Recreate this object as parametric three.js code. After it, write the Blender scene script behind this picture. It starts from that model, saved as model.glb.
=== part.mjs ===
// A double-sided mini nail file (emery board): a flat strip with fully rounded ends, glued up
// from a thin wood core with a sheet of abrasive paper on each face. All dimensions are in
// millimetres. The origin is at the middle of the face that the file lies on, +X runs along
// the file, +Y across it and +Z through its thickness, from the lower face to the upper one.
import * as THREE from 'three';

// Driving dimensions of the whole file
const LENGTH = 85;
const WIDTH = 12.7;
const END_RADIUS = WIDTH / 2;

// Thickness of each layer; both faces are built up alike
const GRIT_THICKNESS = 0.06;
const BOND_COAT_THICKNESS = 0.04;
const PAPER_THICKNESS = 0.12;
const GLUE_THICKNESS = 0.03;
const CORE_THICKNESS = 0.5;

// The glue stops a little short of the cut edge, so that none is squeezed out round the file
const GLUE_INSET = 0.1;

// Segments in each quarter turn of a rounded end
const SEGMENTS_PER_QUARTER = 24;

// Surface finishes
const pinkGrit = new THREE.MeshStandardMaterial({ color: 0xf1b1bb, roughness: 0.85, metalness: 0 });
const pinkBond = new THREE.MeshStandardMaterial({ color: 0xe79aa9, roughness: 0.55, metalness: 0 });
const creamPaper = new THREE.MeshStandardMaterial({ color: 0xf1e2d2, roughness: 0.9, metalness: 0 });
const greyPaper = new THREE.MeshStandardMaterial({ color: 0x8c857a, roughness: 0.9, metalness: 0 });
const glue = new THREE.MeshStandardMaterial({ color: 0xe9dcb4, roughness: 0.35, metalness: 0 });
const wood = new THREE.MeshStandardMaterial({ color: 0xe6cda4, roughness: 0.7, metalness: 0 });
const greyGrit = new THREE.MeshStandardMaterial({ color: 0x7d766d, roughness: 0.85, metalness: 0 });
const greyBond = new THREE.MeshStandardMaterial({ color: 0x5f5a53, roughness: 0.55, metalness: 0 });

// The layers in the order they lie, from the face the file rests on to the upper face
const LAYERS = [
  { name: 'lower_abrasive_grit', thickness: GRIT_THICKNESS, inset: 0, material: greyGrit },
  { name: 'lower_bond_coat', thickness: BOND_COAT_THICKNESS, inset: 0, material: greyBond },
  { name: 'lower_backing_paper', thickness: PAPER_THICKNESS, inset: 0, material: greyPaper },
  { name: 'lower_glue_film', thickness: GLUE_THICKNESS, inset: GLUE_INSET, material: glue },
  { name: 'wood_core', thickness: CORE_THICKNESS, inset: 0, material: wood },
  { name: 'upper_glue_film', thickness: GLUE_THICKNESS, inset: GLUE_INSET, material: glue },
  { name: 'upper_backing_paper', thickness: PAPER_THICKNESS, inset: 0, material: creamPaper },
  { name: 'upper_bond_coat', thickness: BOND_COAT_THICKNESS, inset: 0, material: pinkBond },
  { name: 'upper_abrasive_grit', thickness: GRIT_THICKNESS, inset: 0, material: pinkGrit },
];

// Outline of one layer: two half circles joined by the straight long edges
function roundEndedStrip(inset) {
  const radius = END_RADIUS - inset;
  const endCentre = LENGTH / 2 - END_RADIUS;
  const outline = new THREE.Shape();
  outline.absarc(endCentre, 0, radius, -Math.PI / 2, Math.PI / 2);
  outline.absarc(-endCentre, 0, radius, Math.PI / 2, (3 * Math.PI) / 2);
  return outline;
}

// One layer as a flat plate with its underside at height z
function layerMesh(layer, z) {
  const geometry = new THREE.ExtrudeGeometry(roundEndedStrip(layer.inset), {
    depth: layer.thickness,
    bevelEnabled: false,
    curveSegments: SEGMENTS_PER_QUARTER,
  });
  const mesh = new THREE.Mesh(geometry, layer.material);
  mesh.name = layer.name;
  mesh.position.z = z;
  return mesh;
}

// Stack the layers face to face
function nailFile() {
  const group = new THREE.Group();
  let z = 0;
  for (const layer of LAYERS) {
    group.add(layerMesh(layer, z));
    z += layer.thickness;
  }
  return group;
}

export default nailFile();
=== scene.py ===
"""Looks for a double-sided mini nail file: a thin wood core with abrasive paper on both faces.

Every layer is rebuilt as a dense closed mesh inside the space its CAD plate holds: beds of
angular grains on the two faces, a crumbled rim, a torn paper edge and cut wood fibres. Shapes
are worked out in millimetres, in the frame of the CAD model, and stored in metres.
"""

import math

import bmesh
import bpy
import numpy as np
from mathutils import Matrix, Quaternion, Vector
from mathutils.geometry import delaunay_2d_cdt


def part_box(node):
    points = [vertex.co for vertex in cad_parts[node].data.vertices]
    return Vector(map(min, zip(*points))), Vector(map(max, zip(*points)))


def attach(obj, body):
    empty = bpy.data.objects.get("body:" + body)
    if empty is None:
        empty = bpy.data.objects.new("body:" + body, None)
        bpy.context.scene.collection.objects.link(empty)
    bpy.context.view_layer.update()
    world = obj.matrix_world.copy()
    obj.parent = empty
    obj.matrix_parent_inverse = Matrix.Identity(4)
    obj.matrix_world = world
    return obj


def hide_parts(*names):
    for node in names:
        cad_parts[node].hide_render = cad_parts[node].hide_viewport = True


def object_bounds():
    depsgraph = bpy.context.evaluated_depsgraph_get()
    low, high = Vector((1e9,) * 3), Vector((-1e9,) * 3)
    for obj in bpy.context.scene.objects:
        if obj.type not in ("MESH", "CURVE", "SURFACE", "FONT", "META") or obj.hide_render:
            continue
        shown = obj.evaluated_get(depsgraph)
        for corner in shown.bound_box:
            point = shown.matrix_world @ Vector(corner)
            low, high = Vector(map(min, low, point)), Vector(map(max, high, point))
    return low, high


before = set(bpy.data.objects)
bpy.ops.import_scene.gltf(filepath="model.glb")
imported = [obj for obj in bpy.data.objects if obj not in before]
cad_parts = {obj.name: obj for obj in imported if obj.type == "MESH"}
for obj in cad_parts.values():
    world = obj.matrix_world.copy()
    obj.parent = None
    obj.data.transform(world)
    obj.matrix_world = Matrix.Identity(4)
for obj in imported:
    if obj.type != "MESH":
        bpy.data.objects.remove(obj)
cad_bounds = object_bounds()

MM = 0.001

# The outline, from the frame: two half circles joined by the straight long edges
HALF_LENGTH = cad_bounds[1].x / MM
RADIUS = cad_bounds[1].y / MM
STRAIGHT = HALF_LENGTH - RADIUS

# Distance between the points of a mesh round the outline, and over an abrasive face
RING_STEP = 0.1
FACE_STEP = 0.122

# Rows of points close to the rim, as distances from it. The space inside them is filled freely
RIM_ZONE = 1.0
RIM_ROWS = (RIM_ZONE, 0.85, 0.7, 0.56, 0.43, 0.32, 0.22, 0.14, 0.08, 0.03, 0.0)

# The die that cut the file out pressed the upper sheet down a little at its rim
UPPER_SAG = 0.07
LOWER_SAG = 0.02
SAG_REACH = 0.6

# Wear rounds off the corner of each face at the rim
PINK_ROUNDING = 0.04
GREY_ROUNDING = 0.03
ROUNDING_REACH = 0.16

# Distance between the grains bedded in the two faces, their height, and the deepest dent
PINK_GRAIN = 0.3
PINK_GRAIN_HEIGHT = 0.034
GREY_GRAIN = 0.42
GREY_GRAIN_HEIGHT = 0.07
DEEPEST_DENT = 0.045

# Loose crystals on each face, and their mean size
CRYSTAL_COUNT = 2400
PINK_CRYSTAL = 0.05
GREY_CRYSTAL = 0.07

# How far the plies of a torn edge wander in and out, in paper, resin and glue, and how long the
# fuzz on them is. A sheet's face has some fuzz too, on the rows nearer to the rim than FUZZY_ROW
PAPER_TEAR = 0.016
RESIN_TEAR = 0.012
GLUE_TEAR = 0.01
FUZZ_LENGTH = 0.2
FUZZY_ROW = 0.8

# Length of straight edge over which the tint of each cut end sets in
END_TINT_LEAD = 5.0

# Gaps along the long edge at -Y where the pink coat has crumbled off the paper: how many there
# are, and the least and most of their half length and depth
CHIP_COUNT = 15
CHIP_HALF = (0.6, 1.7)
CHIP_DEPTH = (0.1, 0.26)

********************

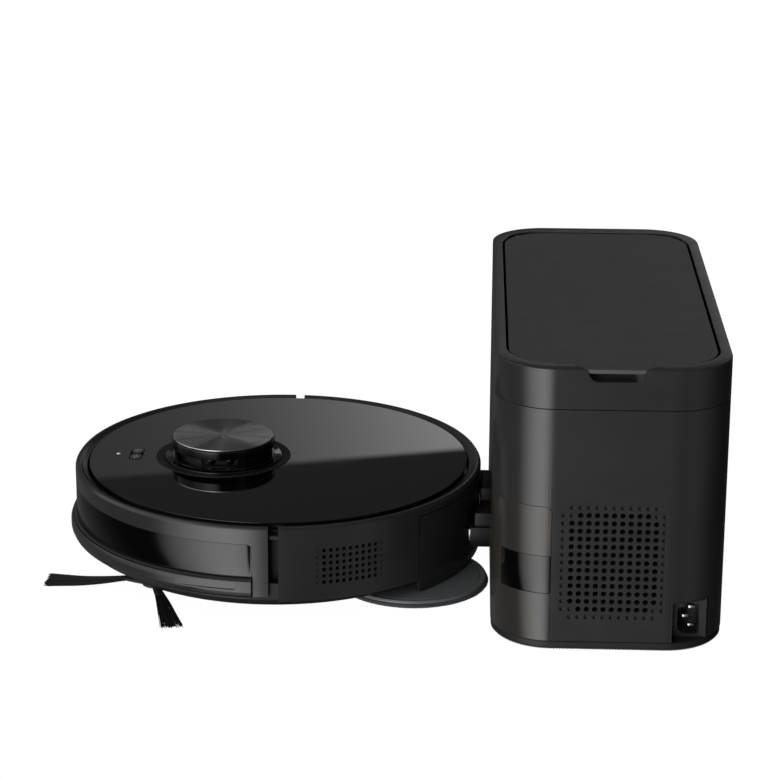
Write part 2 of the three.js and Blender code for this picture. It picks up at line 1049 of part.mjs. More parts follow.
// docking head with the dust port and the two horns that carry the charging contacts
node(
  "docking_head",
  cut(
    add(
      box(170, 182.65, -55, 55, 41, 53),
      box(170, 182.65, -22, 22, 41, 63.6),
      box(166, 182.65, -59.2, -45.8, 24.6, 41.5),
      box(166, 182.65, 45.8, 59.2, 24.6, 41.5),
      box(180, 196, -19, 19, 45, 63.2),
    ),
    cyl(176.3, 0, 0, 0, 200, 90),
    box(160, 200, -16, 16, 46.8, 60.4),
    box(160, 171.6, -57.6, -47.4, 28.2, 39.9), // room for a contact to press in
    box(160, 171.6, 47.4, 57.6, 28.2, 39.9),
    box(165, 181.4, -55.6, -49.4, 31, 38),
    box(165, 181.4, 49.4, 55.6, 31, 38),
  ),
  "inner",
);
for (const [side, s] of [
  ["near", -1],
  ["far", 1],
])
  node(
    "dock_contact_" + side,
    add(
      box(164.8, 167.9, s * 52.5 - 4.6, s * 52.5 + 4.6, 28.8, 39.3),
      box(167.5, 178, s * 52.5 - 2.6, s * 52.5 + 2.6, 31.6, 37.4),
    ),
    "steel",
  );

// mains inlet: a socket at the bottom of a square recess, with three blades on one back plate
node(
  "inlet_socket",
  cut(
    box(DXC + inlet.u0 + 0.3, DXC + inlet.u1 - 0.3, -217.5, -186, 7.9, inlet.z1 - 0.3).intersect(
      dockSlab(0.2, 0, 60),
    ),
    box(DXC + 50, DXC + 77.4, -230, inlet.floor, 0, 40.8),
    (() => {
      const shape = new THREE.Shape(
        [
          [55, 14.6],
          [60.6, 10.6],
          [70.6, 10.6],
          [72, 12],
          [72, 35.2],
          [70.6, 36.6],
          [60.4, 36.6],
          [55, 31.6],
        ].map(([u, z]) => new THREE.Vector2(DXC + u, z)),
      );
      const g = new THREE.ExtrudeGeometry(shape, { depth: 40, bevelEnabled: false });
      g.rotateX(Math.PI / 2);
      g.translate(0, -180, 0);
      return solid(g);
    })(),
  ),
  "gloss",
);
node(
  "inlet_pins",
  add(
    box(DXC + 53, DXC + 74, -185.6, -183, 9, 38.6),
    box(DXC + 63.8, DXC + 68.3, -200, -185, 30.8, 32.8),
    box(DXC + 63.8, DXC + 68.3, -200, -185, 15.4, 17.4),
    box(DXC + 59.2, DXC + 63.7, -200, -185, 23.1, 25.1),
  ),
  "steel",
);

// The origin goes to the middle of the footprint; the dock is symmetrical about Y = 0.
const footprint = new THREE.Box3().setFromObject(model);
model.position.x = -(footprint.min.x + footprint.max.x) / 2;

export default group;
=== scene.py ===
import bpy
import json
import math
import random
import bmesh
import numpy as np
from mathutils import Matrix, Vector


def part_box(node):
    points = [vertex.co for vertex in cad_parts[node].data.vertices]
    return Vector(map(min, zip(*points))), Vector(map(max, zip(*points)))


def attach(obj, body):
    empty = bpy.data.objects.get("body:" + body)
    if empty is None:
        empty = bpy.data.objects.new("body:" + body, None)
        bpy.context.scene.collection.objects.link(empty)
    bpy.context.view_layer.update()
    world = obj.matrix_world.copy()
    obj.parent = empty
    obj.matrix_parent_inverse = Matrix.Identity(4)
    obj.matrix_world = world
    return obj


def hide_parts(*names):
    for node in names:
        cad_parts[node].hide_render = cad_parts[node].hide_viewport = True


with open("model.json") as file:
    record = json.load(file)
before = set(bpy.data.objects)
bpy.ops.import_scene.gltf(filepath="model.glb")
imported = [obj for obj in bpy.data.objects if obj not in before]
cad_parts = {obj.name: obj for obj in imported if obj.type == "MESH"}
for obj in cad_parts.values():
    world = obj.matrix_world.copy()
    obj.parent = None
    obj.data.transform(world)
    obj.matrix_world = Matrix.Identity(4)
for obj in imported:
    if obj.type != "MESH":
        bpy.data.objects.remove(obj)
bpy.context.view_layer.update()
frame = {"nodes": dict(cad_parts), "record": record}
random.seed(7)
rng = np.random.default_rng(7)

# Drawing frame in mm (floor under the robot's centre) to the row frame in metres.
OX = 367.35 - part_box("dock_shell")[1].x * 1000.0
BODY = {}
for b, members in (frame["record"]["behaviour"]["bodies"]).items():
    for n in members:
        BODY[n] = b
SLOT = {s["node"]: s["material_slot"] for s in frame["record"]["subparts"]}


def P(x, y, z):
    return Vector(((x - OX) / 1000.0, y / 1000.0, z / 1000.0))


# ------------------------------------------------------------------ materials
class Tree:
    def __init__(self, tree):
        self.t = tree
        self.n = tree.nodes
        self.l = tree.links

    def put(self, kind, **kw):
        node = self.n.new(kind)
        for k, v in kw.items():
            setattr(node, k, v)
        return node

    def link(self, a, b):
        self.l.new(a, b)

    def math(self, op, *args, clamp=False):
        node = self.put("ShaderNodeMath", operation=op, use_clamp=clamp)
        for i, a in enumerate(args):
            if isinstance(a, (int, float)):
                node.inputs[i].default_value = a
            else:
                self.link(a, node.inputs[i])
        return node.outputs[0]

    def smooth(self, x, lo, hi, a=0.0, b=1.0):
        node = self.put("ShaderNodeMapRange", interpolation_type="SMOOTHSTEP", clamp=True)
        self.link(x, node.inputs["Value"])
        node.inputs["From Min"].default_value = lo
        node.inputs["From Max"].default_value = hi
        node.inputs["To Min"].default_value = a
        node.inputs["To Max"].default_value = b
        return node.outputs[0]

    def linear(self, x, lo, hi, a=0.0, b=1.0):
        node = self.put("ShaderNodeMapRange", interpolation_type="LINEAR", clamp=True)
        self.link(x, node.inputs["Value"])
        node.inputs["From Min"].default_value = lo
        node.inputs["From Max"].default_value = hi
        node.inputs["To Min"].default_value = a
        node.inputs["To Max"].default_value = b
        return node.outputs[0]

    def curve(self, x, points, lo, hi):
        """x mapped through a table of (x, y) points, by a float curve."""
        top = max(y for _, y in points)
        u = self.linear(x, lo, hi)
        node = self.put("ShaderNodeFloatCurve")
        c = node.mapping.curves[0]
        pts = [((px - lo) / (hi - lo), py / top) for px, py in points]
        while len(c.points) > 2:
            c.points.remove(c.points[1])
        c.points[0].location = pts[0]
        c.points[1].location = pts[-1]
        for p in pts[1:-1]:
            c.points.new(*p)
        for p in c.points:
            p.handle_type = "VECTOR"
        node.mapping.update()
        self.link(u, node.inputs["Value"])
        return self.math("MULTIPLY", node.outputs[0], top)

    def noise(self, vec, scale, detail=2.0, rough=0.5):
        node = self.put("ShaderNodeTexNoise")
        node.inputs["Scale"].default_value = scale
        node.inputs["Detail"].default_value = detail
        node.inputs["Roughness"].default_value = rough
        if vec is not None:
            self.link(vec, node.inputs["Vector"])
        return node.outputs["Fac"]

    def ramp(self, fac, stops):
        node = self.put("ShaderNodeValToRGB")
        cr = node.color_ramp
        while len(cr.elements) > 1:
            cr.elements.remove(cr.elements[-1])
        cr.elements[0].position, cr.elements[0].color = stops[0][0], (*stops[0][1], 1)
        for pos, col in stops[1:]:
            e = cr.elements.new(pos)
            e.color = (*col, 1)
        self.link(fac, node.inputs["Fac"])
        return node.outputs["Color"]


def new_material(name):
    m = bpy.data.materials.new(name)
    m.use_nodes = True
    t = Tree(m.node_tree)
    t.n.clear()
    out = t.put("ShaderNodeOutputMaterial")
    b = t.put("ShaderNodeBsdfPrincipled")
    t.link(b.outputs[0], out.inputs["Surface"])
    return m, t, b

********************

Exercise
Copy out only the lines above from the one with "Recreate this object" to the one with "const SEGMENTS_PER_QUARTER = 24;", inclusive, exactly as they stand.

Reply
Recreate this object as parametric three.js code. After it, write the Blender scene script behind this picture. It starts from that model, saved as model.glb.
=== part.mjs ===
// A double-sided mini nail file (emery board): a flat strip with fully rounded ends, glued up
// from a thin wood core with a sheet of abrasive paper on each face. All dimensions are in
// millimetres. The origin is at the middle of the face that the file lies on, +X runs along
// the file, +Y across it and +Z through its thickness, from the lower face to the upper one.
import * as THREE from 'three';

// Driving dimensions of the whole file
const LENGTH = 85;
const WIDTH = 12.7;
const END_RADIUS = WIDTH / 2;

// Thickness of each layer; both faces are built up alike
const GRIT_THICKNESS = 0.06;
const BOND_COAT_THICKNESS = 0.04;
const PAPER_THICKNESS = 0.12;
const GLUE_THICKNESS = 0.03;
const CORE_THICKNESS = 0.5;

// The glue stops a little short of the cut edge, so that none is squeezed out round the file
const GLUE_INSET = 0.1;

// Segments in each quarter turn of a rounded end
const SEGMENTS_PER_QUARTER = 24;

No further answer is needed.